**PROBLEM TO SOLVE**
Nothing should be output except the lines from the one containing "strap_rivets(side, LOWER_RIVET_Z, BODY_HALF" through the one containing "before = set(bpy.data.objects)", both ends included, each repeated exactly.

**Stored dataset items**
*-*-*
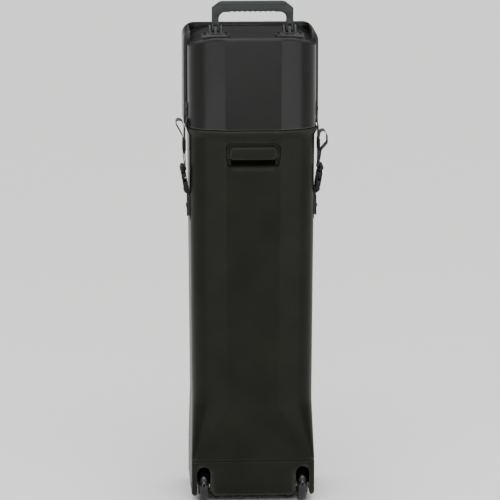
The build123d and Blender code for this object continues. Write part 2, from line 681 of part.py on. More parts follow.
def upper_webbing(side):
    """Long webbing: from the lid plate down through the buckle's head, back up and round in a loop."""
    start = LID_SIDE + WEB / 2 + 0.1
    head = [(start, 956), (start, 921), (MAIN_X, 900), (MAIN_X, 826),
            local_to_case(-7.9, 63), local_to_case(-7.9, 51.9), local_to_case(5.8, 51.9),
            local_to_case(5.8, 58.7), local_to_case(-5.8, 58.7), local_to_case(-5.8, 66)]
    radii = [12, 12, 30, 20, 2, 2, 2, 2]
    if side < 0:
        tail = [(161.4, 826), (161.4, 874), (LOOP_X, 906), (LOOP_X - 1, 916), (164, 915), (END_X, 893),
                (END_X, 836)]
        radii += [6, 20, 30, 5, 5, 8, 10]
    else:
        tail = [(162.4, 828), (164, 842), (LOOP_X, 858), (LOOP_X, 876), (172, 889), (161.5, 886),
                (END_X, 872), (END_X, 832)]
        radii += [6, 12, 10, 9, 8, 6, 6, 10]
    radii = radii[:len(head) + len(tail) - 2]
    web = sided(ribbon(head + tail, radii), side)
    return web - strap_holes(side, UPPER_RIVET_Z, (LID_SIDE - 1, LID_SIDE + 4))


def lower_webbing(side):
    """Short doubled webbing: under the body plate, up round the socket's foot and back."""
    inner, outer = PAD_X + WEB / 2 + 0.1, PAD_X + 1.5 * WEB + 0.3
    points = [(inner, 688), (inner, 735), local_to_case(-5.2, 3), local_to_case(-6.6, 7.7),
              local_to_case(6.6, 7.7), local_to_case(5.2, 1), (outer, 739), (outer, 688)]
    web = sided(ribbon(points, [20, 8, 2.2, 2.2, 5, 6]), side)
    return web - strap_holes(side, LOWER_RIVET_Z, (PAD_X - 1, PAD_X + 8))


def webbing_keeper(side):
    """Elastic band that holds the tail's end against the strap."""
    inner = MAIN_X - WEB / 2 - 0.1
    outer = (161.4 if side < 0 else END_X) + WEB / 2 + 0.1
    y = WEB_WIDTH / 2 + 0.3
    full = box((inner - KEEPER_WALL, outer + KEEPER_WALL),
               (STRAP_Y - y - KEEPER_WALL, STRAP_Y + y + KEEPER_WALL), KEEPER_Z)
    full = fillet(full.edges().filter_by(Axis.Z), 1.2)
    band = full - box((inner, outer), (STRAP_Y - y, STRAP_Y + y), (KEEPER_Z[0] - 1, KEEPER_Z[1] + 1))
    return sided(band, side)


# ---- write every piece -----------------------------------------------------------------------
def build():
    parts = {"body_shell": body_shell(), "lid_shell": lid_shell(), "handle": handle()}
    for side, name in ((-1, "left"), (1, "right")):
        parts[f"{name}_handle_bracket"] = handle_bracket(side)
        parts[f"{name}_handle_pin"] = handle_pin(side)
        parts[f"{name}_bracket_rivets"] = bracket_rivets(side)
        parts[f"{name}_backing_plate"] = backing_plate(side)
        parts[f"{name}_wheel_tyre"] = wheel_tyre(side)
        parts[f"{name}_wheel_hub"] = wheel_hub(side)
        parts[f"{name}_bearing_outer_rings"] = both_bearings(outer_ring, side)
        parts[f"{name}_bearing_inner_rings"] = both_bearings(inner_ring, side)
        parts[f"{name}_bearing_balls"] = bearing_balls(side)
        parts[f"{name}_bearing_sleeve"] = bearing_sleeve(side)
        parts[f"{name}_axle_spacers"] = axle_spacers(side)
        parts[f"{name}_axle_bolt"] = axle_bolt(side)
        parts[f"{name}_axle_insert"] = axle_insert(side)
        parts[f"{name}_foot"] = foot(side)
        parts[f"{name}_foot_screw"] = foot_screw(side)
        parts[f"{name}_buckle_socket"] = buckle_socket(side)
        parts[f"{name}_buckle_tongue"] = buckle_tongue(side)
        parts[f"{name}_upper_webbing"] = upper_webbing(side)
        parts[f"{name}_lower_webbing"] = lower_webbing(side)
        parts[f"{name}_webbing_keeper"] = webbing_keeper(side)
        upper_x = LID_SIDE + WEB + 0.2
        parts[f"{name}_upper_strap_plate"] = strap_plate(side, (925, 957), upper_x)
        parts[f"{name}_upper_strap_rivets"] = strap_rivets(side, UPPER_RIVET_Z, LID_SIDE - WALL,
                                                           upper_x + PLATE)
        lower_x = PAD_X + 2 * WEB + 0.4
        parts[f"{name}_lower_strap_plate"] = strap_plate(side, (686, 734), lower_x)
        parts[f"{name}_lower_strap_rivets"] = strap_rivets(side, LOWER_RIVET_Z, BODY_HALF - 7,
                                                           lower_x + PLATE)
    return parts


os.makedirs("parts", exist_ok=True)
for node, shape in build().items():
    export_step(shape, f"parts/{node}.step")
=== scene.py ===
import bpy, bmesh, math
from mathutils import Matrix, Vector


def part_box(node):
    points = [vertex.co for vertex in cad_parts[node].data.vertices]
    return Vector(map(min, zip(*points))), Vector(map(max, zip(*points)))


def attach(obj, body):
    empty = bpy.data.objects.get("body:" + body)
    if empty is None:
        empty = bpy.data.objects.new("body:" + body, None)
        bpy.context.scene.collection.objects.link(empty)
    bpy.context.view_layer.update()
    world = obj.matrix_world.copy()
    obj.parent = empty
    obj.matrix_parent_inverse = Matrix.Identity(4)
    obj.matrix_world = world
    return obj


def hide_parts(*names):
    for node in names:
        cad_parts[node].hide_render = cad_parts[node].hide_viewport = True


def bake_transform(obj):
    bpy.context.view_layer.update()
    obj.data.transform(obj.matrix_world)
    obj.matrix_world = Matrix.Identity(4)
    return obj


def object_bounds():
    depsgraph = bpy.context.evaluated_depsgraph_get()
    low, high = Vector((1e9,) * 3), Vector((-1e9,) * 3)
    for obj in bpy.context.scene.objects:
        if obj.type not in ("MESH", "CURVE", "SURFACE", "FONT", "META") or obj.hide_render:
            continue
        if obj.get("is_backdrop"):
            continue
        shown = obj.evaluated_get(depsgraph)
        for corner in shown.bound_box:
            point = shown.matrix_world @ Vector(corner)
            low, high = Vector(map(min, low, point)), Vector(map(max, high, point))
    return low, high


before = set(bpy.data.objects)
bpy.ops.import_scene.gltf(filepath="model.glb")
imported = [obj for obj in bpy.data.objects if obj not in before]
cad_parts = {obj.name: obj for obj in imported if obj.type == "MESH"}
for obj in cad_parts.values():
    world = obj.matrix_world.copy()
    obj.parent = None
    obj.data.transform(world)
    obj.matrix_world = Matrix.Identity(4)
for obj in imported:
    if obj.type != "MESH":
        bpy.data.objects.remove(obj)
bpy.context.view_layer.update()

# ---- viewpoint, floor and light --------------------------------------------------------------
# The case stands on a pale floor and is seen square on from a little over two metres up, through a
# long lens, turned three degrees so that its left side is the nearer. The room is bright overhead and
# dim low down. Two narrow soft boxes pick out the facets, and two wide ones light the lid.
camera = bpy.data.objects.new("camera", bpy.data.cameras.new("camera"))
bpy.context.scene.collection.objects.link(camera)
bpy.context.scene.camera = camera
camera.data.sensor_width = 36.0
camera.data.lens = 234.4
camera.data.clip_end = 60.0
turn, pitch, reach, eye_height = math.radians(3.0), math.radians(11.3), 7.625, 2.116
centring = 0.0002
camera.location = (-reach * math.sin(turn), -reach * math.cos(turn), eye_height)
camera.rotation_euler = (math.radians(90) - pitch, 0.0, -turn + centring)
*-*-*
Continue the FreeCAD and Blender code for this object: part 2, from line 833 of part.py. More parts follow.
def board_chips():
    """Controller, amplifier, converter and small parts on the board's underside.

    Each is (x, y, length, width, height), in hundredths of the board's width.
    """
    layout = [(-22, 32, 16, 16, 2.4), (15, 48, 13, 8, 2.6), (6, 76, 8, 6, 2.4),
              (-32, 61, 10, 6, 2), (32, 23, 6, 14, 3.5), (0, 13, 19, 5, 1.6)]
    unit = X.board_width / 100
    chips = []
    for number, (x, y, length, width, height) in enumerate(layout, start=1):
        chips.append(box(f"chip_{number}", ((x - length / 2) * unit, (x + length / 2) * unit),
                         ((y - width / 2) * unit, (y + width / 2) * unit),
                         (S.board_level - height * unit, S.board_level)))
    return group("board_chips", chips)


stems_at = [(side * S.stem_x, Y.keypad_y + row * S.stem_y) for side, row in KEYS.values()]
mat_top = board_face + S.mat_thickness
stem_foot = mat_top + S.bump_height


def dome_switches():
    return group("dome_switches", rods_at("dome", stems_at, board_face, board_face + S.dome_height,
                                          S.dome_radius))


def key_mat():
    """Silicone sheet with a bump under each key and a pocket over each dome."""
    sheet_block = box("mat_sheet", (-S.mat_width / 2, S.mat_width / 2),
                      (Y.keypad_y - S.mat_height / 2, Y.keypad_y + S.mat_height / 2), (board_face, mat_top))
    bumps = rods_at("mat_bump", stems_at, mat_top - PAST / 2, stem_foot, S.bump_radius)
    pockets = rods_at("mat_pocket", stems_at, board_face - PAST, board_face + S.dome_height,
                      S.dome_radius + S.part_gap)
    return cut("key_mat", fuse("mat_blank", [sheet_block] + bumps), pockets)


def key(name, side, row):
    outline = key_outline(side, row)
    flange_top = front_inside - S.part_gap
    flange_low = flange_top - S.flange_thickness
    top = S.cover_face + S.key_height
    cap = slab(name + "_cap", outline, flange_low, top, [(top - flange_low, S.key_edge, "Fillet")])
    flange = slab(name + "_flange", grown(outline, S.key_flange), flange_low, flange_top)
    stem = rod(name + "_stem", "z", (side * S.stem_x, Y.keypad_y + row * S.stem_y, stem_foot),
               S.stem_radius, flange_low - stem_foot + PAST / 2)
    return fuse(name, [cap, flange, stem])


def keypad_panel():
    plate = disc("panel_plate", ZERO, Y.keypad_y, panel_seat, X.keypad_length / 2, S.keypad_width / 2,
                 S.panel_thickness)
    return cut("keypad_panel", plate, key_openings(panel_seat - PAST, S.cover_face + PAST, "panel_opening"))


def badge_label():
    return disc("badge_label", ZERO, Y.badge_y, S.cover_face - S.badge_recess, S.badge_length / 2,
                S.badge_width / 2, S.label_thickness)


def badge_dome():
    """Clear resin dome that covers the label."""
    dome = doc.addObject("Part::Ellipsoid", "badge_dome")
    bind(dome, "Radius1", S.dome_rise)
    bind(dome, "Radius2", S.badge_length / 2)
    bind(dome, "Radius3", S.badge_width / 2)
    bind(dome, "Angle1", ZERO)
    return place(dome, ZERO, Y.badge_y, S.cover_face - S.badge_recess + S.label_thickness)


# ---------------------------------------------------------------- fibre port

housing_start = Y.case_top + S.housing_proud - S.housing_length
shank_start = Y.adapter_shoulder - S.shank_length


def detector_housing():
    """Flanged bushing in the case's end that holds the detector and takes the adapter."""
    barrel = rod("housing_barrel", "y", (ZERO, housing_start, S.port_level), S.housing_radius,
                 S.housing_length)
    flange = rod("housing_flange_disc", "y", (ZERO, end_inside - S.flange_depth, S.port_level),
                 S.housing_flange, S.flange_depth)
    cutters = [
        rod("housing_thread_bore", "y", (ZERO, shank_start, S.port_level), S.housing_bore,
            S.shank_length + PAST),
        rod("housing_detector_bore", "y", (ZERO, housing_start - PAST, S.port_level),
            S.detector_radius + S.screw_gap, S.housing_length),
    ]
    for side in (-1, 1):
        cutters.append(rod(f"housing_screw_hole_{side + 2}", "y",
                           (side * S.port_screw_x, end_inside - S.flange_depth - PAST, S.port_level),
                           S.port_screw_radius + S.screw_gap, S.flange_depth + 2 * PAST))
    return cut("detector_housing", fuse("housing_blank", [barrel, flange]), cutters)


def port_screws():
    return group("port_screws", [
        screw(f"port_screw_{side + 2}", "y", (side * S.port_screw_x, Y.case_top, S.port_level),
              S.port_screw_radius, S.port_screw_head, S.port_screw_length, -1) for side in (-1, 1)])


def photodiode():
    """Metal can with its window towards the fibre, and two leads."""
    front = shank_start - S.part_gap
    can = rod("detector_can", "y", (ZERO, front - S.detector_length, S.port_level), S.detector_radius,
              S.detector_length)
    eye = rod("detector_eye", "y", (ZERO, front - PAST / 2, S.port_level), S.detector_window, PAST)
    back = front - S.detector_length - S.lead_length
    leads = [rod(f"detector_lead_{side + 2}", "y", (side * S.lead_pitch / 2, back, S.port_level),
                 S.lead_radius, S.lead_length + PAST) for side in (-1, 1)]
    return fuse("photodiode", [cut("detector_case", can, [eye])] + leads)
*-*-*
**FINAL RESULT**
        parts[f"{name}_lower_strap_rivets"] = strap_rivets(side, LOWER_RIVET_Z, BODY_HALF - 7,
                                                           lower_x + PLATE)
    return parts


os.makedirs("parts", exist_ok=True)
for node, shape in build().items():
    export_step(shape, f"parts/{node}.step")
=== scene.py ===
import bpy, bmesh, math
from mathutils import Matrix, Vector


def part_box(node):
    points = [vertex.co for vertex in cad_parts[node].data.vertices]
    return Vector(map(min, zip(*points))), Vector(map(max, zip(*points)))


def attach(obj, body):
    empty = bpy.data.objects.get("body:" + body)
    if empty is None:
        empty = bpy.data.objects.new("body:" + body, None)
        bpy.context.scene.collection.objects.link(empty)
    bpy.context.view_layer.update()
    world = obj.matrix_world.copy()
    obj.parent = empty
    obj.matrix_parent_inverse = Matrix.Identity(4)
    obj.matrix_world = world
    return obj


def hide_parts(*names):
    for node in names:
        cad_parts[node].hide_render = cad_parts[node].hide_viewport = True


def bake_transform(obj):
    bpy.context.view_layer.update()
    obj.data.transform(obj.matrix_world)
    obj.matrix_world = Matrix.Identity(4)
    return obj


def object_bounds():
    depsgraph = bpy.context.evaluated_depsgraph_get()
    low, high = Vector((1e9,) * 3), Vector((-1e9,) * 3)
    for obj in bpy.context.scene.objects:
        if obj.type not in ("MESH", "CURVE", "SURFACE", "FONT", "META") or obj.hide_render:
            continue
        if obj.get("is_backdrop"):
            continue
        shown = obj.evaluated_get(depsgraph)
        for corner in shown.bound_box:
            point = shown.matrix_world @ Vector(corner)
            low, high = Vector(map(min, low, point)), Vector(map(max, high, point))
    return low, high


before = set(bpy.data.objects)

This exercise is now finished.